Exercise: Give the number of lines in this listing that contain "caption", with no other words.
(begin)
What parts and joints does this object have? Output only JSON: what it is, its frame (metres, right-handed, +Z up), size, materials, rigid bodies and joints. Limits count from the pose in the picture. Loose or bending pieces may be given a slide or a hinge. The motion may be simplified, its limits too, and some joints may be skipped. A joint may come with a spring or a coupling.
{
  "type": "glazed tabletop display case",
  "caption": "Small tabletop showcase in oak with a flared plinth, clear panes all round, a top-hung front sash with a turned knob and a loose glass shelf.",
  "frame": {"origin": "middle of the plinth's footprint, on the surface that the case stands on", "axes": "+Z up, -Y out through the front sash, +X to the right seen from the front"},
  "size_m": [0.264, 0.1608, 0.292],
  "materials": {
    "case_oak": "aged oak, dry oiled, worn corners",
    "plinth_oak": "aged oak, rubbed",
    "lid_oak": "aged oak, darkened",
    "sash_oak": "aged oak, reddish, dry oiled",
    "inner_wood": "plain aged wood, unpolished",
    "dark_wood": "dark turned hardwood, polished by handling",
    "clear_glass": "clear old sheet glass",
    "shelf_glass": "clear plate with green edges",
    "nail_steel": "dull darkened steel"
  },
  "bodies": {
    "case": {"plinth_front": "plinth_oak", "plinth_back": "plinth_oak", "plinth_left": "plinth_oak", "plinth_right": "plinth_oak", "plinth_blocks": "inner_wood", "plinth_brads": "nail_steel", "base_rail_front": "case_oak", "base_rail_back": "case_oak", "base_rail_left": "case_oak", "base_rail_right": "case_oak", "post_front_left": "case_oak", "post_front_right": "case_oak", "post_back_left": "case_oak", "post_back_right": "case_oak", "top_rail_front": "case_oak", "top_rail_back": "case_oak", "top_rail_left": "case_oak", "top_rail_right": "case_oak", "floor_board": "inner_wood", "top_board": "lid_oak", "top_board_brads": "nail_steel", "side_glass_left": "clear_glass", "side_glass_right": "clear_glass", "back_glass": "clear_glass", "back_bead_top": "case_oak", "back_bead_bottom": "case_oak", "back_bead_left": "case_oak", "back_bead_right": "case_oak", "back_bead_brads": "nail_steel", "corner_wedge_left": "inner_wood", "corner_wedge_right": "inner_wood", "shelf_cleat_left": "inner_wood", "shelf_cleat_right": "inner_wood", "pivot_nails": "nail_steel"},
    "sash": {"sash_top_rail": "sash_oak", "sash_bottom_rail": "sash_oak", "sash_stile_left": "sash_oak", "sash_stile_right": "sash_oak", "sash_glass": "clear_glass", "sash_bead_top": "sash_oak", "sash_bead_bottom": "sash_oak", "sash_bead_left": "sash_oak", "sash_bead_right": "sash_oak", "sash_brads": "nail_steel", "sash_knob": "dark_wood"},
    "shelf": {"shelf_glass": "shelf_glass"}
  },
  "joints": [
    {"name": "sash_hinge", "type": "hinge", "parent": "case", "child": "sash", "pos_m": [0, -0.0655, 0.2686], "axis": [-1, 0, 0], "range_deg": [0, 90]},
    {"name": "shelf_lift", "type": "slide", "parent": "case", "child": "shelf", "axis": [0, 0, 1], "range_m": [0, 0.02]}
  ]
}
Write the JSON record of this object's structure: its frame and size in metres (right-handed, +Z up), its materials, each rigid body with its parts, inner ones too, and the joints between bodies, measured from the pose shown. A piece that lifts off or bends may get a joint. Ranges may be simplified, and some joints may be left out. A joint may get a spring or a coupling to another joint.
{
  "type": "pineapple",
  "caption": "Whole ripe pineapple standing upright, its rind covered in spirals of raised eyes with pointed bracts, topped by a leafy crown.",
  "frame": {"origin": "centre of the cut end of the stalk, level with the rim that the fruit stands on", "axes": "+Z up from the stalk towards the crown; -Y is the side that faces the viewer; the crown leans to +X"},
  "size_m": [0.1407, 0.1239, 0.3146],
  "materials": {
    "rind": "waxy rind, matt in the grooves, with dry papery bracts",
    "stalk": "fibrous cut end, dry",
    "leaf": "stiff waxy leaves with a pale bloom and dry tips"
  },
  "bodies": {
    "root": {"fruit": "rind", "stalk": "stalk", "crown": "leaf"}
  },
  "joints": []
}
(end)
(begin)
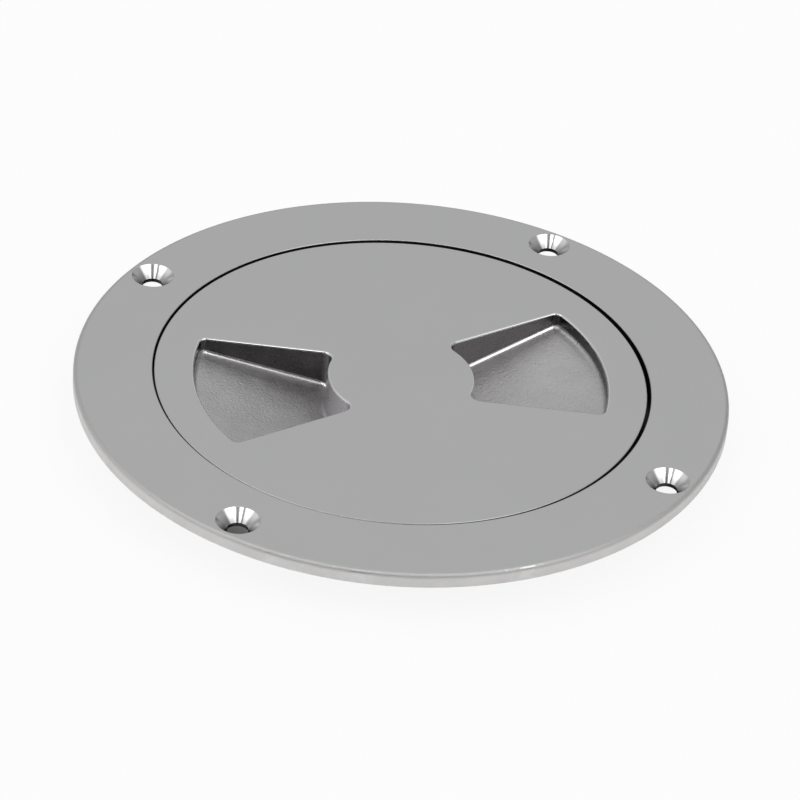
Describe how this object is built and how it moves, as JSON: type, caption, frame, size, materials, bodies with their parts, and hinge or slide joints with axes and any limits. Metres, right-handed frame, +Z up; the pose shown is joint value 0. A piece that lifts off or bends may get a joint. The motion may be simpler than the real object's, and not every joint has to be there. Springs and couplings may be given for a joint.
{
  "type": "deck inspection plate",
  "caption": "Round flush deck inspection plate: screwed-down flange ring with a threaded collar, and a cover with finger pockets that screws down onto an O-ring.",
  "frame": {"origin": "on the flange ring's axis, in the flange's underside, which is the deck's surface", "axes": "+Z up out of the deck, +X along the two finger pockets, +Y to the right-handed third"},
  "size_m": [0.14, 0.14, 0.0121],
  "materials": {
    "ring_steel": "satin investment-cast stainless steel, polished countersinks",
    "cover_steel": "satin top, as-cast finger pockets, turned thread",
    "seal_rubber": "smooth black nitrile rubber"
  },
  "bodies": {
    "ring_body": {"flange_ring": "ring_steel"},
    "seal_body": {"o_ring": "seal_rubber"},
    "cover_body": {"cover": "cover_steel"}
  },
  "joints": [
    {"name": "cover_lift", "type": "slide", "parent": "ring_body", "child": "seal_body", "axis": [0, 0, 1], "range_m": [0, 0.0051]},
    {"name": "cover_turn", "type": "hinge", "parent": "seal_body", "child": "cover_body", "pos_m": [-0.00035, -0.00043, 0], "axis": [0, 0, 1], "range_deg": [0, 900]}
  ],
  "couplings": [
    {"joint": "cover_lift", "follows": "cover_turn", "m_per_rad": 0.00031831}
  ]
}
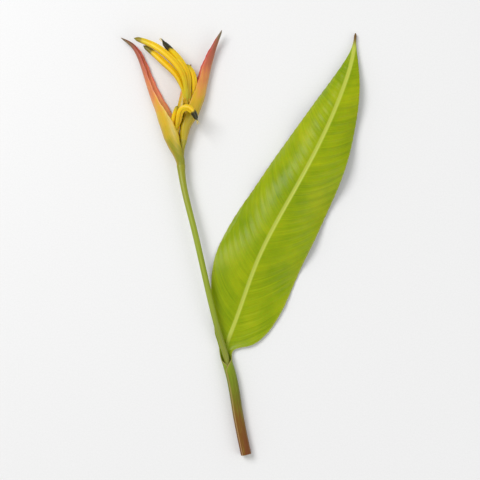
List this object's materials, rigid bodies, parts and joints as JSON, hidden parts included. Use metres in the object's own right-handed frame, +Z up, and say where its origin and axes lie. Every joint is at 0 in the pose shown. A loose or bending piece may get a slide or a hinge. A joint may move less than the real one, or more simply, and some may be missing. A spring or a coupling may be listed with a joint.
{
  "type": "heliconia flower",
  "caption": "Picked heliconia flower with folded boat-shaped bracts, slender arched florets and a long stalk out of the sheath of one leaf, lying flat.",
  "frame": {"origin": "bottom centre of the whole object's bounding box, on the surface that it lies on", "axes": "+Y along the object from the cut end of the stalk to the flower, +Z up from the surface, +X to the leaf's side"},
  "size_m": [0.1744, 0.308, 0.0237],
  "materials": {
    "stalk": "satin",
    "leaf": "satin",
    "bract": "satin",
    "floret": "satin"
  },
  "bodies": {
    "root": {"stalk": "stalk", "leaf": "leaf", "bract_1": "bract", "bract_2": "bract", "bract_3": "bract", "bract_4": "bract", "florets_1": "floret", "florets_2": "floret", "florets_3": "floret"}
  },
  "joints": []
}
(end)
Result: 5